■ WHAT YOU ARE ASKED TO DO
Copy out all of the data exactly as it appears.

■ DATA EXTRACT
================
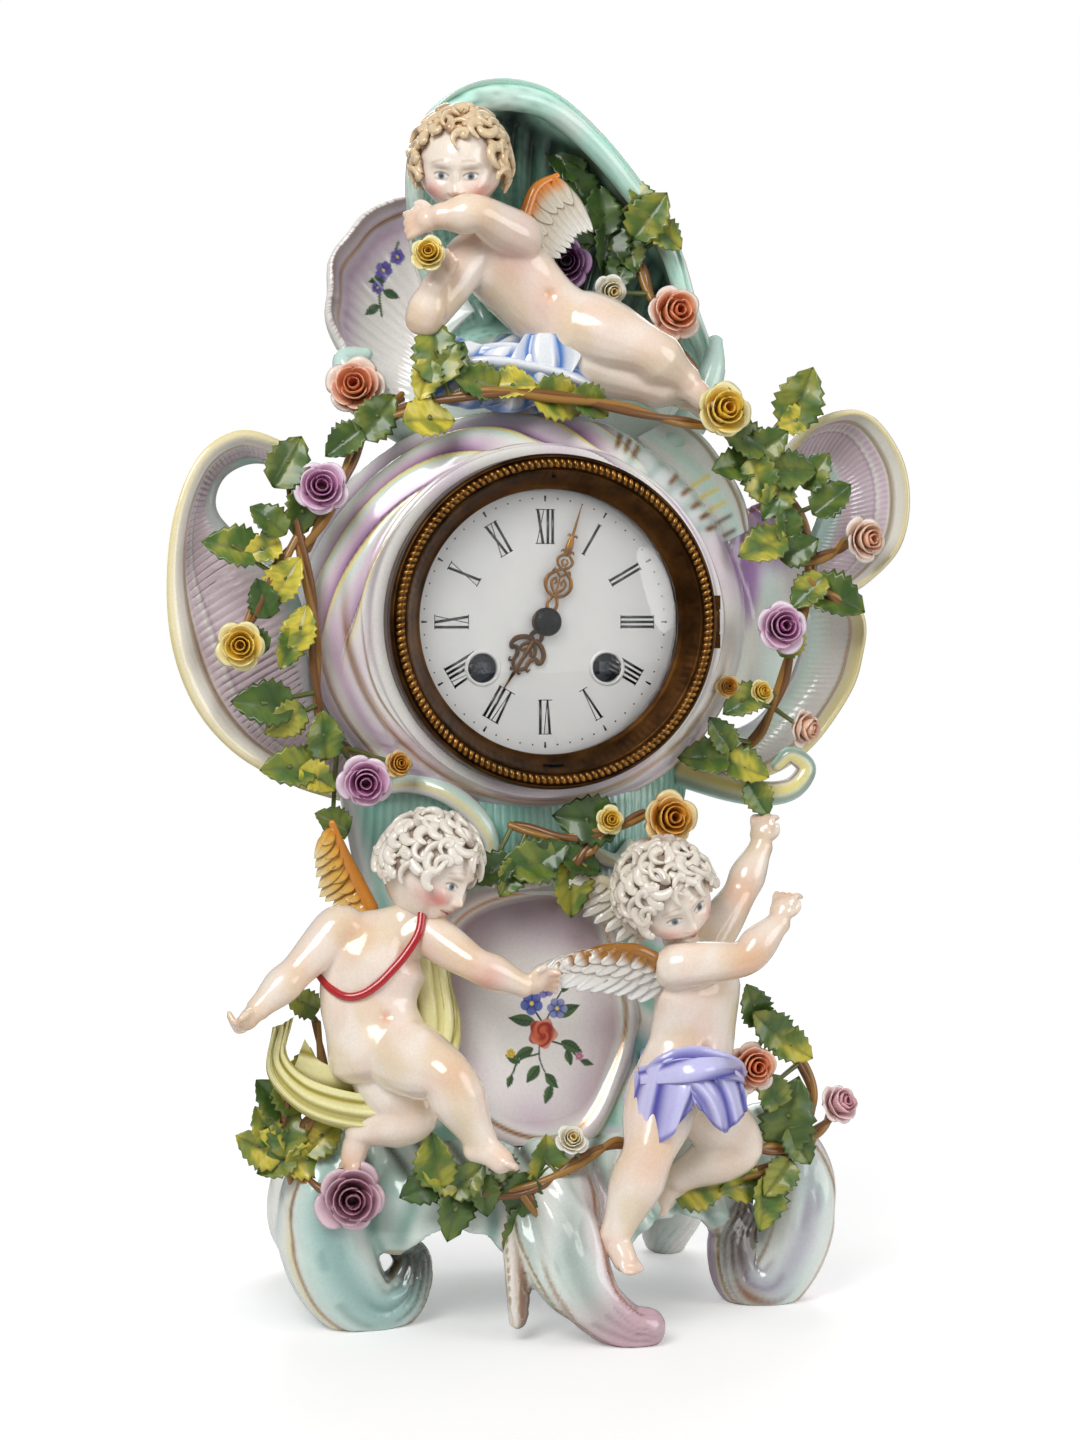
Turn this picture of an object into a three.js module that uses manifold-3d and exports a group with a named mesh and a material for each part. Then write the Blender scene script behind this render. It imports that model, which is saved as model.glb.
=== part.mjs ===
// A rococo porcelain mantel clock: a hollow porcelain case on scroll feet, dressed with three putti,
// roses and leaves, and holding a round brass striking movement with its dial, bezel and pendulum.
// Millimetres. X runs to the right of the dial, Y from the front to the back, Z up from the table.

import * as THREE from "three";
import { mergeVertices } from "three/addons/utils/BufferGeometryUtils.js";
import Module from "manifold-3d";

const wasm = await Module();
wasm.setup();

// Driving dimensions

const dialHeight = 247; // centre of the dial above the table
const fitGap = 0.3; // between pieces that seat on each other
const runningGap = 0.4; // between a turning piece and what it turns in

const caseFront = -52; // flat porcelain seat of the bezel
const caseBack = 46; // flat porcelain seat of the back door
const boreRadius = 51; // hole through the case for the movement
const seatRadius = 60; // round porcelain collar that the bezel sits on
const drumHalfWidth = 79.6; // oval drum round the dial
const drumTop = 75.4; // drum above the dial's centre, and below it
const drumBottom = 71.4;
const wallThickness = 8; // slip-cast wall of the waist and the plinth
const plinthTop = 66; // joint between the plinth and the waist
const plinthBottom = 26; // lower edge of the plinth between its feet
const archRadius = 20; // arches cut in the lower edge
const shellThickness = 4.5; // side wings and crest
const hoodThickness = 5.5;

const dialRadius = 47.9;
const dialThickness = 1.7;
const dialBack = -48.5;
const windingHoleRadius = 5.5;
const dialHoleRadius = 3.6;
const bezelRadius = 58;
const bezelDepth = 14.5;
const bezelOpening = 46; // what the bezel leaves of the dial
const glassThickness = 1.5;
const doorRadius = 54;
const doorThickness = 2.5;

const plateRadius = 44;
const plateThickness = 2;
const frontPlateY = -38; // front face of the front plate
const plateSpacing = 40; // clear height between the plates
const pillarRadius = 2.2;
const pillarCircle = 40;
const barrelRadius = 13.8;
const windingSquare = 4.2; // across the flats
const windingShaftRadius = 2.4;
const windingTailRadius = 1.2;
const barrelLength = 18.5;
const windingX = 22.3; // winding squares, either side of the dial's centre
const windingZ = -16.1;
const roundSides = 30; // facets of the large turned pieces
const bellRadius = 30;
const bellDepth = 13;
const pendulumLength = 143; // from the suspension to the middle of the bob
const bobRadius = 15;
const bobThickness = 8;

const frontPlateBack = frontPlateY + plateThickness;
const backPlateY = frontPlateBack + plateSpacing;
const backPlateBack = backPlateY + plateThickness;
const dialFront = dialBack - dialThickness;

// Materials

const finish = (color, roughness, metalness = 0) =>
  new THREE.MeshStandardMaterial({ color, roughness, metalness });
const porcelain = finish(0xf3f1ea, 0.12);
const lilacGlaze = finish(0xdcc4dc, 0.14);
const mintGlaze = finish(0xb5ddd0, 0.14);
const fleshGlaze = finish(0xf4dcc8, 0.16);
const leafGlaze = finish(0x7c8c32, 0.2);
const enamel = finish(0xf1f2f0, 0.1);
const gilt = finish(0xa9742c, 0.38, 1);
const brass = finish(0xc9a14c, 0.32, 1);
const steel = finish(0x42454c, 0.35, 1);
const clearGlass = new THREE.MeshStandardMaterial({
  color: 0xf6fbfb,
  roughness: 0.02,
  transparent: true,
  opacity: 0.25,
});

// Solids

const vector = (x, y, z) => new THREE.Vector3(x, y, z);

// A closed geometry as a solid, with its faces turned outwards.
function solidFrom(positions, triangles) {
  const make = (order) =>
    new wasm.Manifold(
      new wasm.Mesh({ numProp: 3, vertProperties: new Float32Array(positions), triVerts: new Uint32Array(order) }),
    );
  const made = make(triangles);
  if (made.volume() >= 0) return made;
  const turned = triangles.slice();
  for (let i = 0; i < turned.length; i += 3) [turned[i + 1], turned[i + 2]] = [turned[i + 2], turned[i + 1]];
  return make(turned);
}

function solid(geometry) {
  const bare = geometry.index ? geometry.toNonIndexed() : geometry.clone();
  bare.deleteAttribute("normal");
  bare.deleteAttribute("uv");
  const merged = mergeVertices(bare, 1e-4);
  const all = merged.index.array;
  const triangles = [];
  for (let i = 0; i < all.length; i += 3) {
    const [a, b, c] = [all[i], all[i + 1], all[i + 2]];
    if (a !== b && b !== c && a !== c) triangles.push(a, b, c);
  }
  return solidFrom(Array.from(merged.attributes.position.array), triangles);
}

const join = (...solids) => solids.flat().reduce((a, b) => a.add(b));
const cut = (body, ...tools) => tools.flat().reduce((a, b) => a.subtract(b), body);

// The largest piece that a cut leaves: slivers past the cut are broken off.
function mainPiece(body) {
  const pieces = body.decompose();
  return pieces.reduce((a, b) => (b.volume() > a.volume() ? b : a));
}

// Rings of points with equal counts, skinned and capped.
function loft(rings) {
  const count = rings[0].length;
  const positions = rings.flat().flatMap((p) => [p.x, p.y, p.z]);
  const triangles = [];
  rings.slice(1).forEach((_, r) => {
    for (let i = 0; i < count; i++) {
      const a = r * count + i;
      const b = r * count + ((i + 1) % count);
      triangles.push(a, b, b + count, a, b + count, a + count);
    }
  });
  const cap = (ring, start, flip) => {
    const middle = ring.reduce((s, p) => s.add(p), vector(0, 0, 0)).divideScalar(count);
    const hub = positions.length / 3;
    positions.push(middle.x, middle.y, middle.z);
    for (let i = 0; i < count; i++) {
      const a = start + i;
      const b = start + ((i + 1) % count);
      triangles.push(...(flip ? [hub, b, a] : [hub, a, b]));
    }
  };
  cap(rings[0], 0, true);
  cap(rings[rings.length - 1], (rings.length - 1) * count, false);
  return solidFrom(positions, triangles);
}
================
■ REPLY
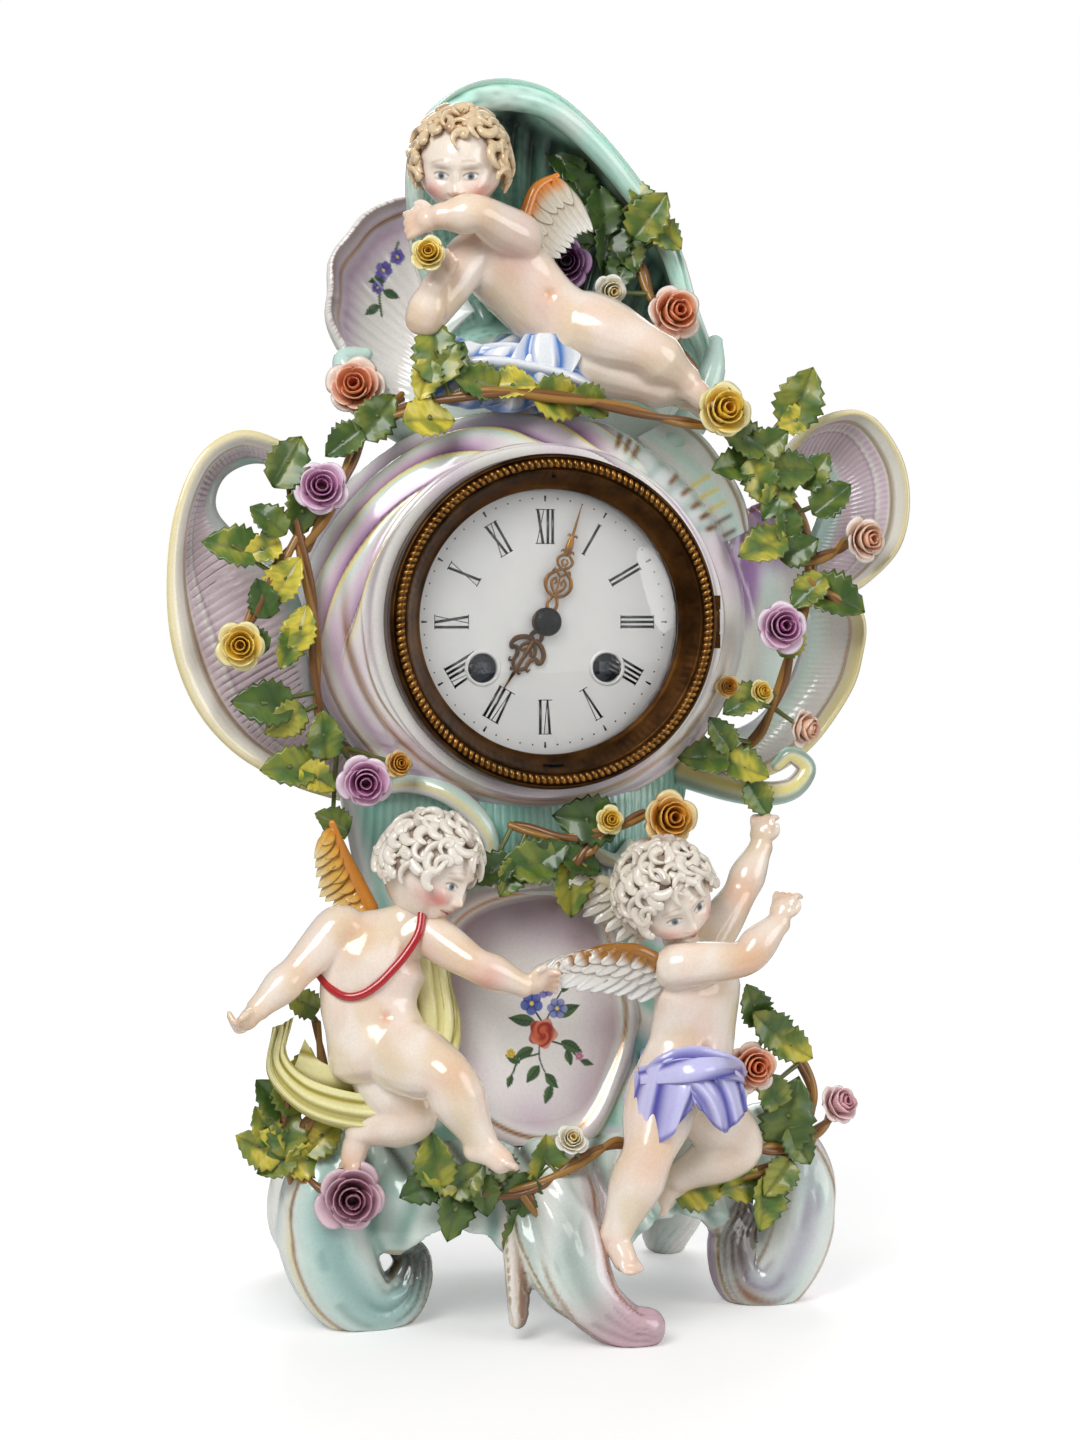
Turn this picture of an object into a three.js module that uses manifold-3d and exports a group with a named mesh and a material for each part. Then write the Blender scene script behind this render. It imports that model, which is saved as model.glb.
=== part.mjs ===
// A rococo porcelain mantel clock: a hollow porcelain case on scroll feet, dressed with three putti,
// roses and leaves, and holding a round brass striking movement with its dial, bezel and pendulum.
// Millimetres. X runs to the right of the dial, Y from the front to the back, Z up from the table.

import * as THREE from "three";
import { mergeVertices } from "three/addons/utils/BufferGeometryUtils.js";
import Module from "manifold-3d";

const wasm = await Module();
wasm.setup();

// Driving dimensions

const dialHeight = 247; // centre of the dial above the table
const fitGap = 0.3; // between pieces that seat on each other
const runningGap = 0.4; // between a turning piece and what it turns in

const caseFront = -52; // flat porcelain seat of the bezel
const caseBack = 46; // flat porcelain seat of the back door
const boreRadius = 51; // hole through the case for the movement
const seatRadius = 60; // round porcelain collar that the bezel sits on
const drumHalfWidth = 79.6; // oval drum round the dial
const drumTop = 75.4; // drum above the dial's centre, and below it
const drumBottom = 71.4;
const wallThickness = 8; // slip-cast wall of the waist and the plinth
const plinthTop = 66; // joint between the plinth and the waist
const plinthBottom = 26; // lower edge of the plinth between its feet
const archRadius = 20; // arches cut in the lower edge
const shellThickness = 4.5; // side wings and crest
const hoodThickness = 5.5;

const dialRadius = 47.9;
const dialThickness = 1.7;
const dialBack = -48.5;
const windingHoleRadius = 5.5;
const dialHoleRadius = 3.6;
const bezelRadius = 58;
const bezelDepth = 14.5;
const bezelOpening = 46; // what the bezel leaves of the dial
const glassThickness = 1.5;
const doorRadius = 54;
const doorThickness = 2.5;

const plateRadius = 44;
const plateThickness = 2;
const frontPlateY = -38; // front face of the front plate
const plateSpacing = 40; // clear height between the plates
const pillarRadius = 2.2;
const pillarCircle = 40;
const barrelRadius = 13.8;
const windingSquare = 4.2; // across the flats
const windingShaftRadius = 2.4;
const windingTailRadius = 1.2;
const barrelLength = 18.5;
const windingX = 22.3; // winding squares, either side of the dial's centre
const windingZ = -16.1;
const roundSides = 30; // facets of the large turned pieces
const bellRadius = 30;
const bellDepth = 13;
const pendulumLength = 143; // from the suspension to the middle of the bob
const bobRadius = 15;
const bobThickness = 8;

const frontPlateBack = frontPlateY + plateThickness;
const backPlateY = frontPlateBack + plateSpacing;
const backPlateBack = backPlateY + plateThickness;
const dialFront = dialBack - dialThickness;

// Materials

const finish = (color, roughness, metalness = 0) =>
  new THREE.MeshStandardMaterial({ color, roughness, metalness });
const porcelain = finish(0xf3f1ea, 0.12);
const lilacGlaze = finish(0xdcc4dc, 0.14);
const mintGlaze = finish(0xb5ddd0, 0.14);
const fleshGlaze = finish(0xf4dcc8, 0.16);
const leafGlaze = finish(0x7c8c32, 0.2);
const enamel = finish(0xf1f2f0, 0.1);
const gilt = finish(0xa9742c, 0.38, 1);
const brass = finish(0xc9a14c, 0.32, 1);
const steel = finish(0x42454c, 0.35, 1);
const clearGlass = new THREE.MeshStandardMaterial({
  color: 0xf6fbfb,
  roughness: 0.02,
  transparent: true,
  opacity: 0.25,
});

// Solids

const vector = (x, y, z) => new THREE.Vector3(x, y, z);

// A closed geometry as a solid, with its faces turned outwards.
function solidFrom(positions, triangles) {
  const make = (order) =>
    new wasm.Manifold(
      new wasm.Mesh({ numProp: 3, vertProperties: new Float32Array(positions), triVerts: new Uint32Array(order) }),
    );
  const made = make(triangles);
  if (made.volume() >= 0) return made;
  const turned = triangles.slice();
  for (let i = 0; i < turned.length; i += 3) [turned[i + 1], turned[i + 2]] = [turned[i + 2], turned[i + 1]];
  return make(turned);
}

function solid(geometry) {
  const bare = geometry.index ? geometry.toNonIndexed() : geometry.clone();
  bare.deleteAttribute("normal");
  bare.deleteAttribute("uv");
  const merged = mergeVertices(bare, 1e-4);
  const all = merged.index.array;
  const triangles = [];
  for (let i = 0; i < all.length; i += 3) {
    const [a, b, c] = [all[i], all[i + 1], all[i + 2]];
    if (a !== b && b !== c && a !== c) triangles.push(a, b, c);
  }
  return solidFrom(Array.from(merged.attributes.position.array), triangles);
}

const join = (...solids) => solids.flat().reduce((a, b) => a.add(b));
const cut = (body, ...tools) => tools.flat().reduce((a, b) => a.subtract(b), body);

// The largest piece that a cut leaves: slivers past the cut are broken off.
function mainPiece(body) {
  const pieces = body.decompose();
  return pieces.reduce((a, b) => (b.volume() > a.volume() ? b : a));
}

// Rings of points with equal counts, skinned and capped.
function loft(rings) {
  const count = rings[0].length;
  const positions = rings.flat().flatMap((p) => [p.x, p.y, p.z]);
  const triangles = [];
  rings.slice(1).forEach((_, r) => {
    for (let i = 0; i < count; i++) {
      const a = r * count + i;
      const b = r * count + ((i + 1) % count);
      triangles.push(a, b, b + count, a, b + count, a + count);
    }
  });
  const cap = (ring, start, flip) => {
    const middle = ring.reduce((s, p) => s.add(p), vector(0, 0, 0)).divideScalar(count);
    const hub = positions.length / 3;
    positions.push(middle.x, middle.y, middle.z);
    for (let i = 0; i < count; i++) {
      const a = start + i;
      const b = start + ((i + 1) % count);
      triangles.push(...(flip ? [hub, b, a] : [hub, a, b]));
    }
  };
  cap(rings[0], 0, true);
  cap(rings[rings.length - 1], (rings.length - 1) * count, false);
  return solidFrom(positions, triangles);
}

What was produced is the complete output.